Ciò in ragione di un consolidato orientamento interpretativo secondo cui, “in caso di lavori svolti in esecuzione di un contratto di appalto, sussiste la responsabilità del committente che, pur non ingerendosi nella esecuzione dei lavori, abbia omesso di verificare l’idoneità tecnico-professionale dell’impresa e dei lavoratori autonomi prescelti in relazione anche alla pericolosità dei lavori affidati, poiché l’obbligo di verifica di cui all’art. 90, lett. a), d.lgs. 9 aprile 2008, n. 81, non può risolversi nel solo controllo dell’iscrizione dell’appaltatore nel registro delle imprese, che integra un adempimento di carattere amministrativo” (Sez. 4, n. 28728 del 22/09/2020, Rv. 280049 - 01).

In particolare, affermano i giudici di Cassazione, le considerazioni dei ricorrenti secondo cui il possesso dei requisiti di idoneità tecnico-professionale sarebbe provato dalle fatture emesse dall’impresa del prevenuto a favore dell’impresa dell’appaltatore per l’acquisto di materiali edili sarebbero prive di pregio perché tali fatti non consentirebbero di desumere l’asserita esperienza professionale specifica del lavoratore per i lavori in quota.

Infine, secondo i giudici di legittimità, la condotta dell’appaltatore non poteva ritenersi “abnorme” e, dunque, interruttiva del nesso di causalità, essendo la stessa collocata all’interno dell’area di rischio definita dalla lavorazione in corso.

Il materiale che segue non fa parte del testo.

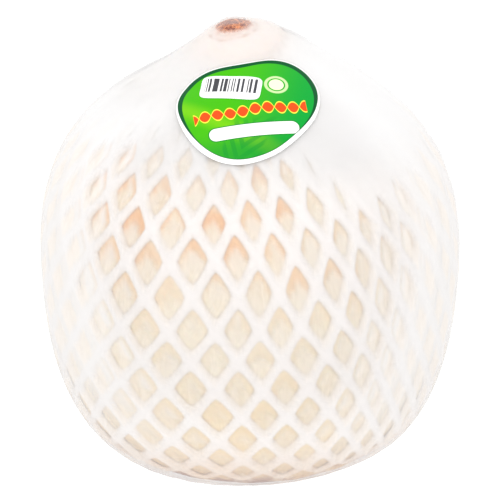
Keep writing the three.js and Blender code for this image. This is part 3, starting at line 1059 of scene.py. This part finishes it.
# A dark rim, and outside it the white margin that follows the die-cut edge.
ground = print_finish.blend(rim.step(0.905, 0.915), ground, (0.001, 0.080, 0.020))
margin = v.step(-12.0, 8.0, 0.920, 0.980)
ground = print_finish.blend((rim - margin).step(-0.004, 0.004), ground, (0.900, 0.900, 0.890))
print_finish.set(Base_Color=ground, Roughness=0.24, Specular_IOR_Level=0.10)
print_finish.on(label)

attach(label, "root")
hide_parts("label")

# ------------------------------------------------------------------------------------------------
# The code sticker: a small matt white paper with rounded corners and a row of plain printed bars,
# stuck on the label at another angle by the packer.

STICKER_SIZE = (16.5, 8.7)
STICKER_POWER = 6.0
STICKER_TURN = math.radians(-8.5)
STICKER_PLACE = (-4.2, -28.3)
STICKER_LIFT = 1.12
STICKER_RINGS = 12
BAR_PITCH = 0.30
BARS_UP = 0.80  # the bars' middle is this far above the paper's
SHARE_BARE = 0.44


def sticker_edge(around):
    across = abs(np.cos(around)) * 2 / STICKER_SIZE[0]
    up = abs(np.sin(around)) * 2 / STICKER_SIZE[1]
    return (across**STICKER_POWER + up**STICKER_POWER) ** (-1 / STICKER_POWER)


sticker = stuck_sheet(
    "bar_sticker", sticker_edge, STICKER_TURN, STICKER_PLACE, STICKER_LIFT, STICKER_RINGS
)

sticker_finish = Finish("bar_print")
paper = sticker_finish.node("ShaderNodeUVMap")
paper.uv_map = "paper"
u, v, _ = sticker_finish.parts(paper.outputs["UV"])

# Each bar's number gives it a fixed chance of being inked.
bar = (u / BAR_PITCH).math("FLOOR")
chance = ((bar * 12.9898).sin() * 43758.5453).math("FRACT")
inked = chance.over(SHARE_BARE)
inked = inked * u.abs().step(7.05, 7.0) * (v - BARS_UP).abs().step(2.65, 2.6)
ink = sticker_finish.blend(inked, (0.880, 0.880, 0.880), (0.020, 0.022, 0.030))
sticker_finish.set(Base_Color=ink, Roughness=0.45)
sticker_finish.on(sticker)

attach(sticker, "root")
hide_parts("code_sticker")

# ------------------------------------------------------------------------------------------------
# The studio: a lit white table under an even white light, with a large soft light above and
# another low in front, and the camera looking down a little at the label's side.

FLOOR_HALF = 3.0
TABLE_GLOW = 1.02
STUDIO_LIGHT = 1.35
CAMERA_DISTANCE = 0.65
CAMERA_ELEVATION = math.radians(23.0)
AIM = Vector((0.0, 0.0, 0.066))
FRAME_WIDTH = 0.153665  # metres across the picture at the aim
FRAME_SHIFT = -0.019
SENSOR = 36.0

floor = mesh_object(
    "floor",
    [(sx * FLOOR_HALF, sy * FLOOR_HALF, 0.0) for sx, sy in ((-1, -1), (1, -1), (1, 1), (-1, 1))],
    [(0, 1, 2, 3)],
)
table_finish = Finish("white_table")
table_finish.set(Base_Color=(0.10, 0.10, 0.10, 1.0), Roughness=0.9)
table_finish.set(Emission_Color=(1.0, 1.0, 1.0, 1.0), Emission_Strength=TABLE_GLOW)
table_finish.on(floor)

scene = bpy.context.scene
scene.view_settings.view_transform = "Standard"
world = bpy.data.worlds.new("studio")
world.use_nodes = True
background = world.node_tree.nodes["Background"]
background.inputs["Color"].default_value = (1.0, 1.0, 1.0, 1.0)
background.inputs["Strength"].default_value = STUDIO_LIGHT
scene.world = world


def softbox(name, place, aim, size, power):
    light = bpy.data.lights.new(name, "AREA")
    light.shape = "RECTANGLE"
    light.size, light.size_y = size
    light.energy = power
    made = bpy.data.objects.new(name, light)
    made.location = place
    made.rotation_euler = (Vector(aim) - Vector(place)).to_track_quat("-Z", "Y").to_euler()
    scene.collection.objects.link(made)


softbox("overhead", (-0.25, -0.45, 1.05), (0, 0, 0.05), (0.9, 0.7), 1.2)
softbox("front_fill", (0, -1.15, 0.35), (0, 0, 0.06), (0.8, 0.8), 2.6)

camera = bpy.data.objects.new("camera", bpy.data.cameras.new("camera"))
back = Vector((0.0, -math.cos(CAMERA_ELEVATION), math.sin(CAMERA_ELEVATION)))
camera.location = AIM + back * CAMERA_DISTANCE
camera.rotation_euler = (-back).to_track_quat("-Z", "Y").to_euler()
camera.data.sensor_width = SENSOR
camera.data.lens = SENSOR * CAMERA_DISTANCE / FRAME_WIDTH
camera.data.shift_y = FRAME_SHIFT
scene.collection.objects.link(camera)
scene.camera = camera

In altri termini, la complessiva condotta del lavoratore, per come accertata in sede di merito, non poteva definirsi eccentrica rispetto al rischio lavorativo che il ricorrente, quale committente, era chiamato a governare, adottando i comportamenti richiamati in sentenza (previa indicazione delle caratteristiche dell’ambiente di lavoro e predisposizione del D.U.V.R.I.).

Per queste ragioni, la Corte di Cassazione ha dichiarato i ricorsi inammissibili, condannando i ricorrenti al pagamento delle spese processuali e della somma di euro duemila ciascuno in favore della Cassa delle Ammende, nonché alla rifusione, in solido fra loro, delle spese del giudizio sostenute dalla parte civile costituitasi (INAIL).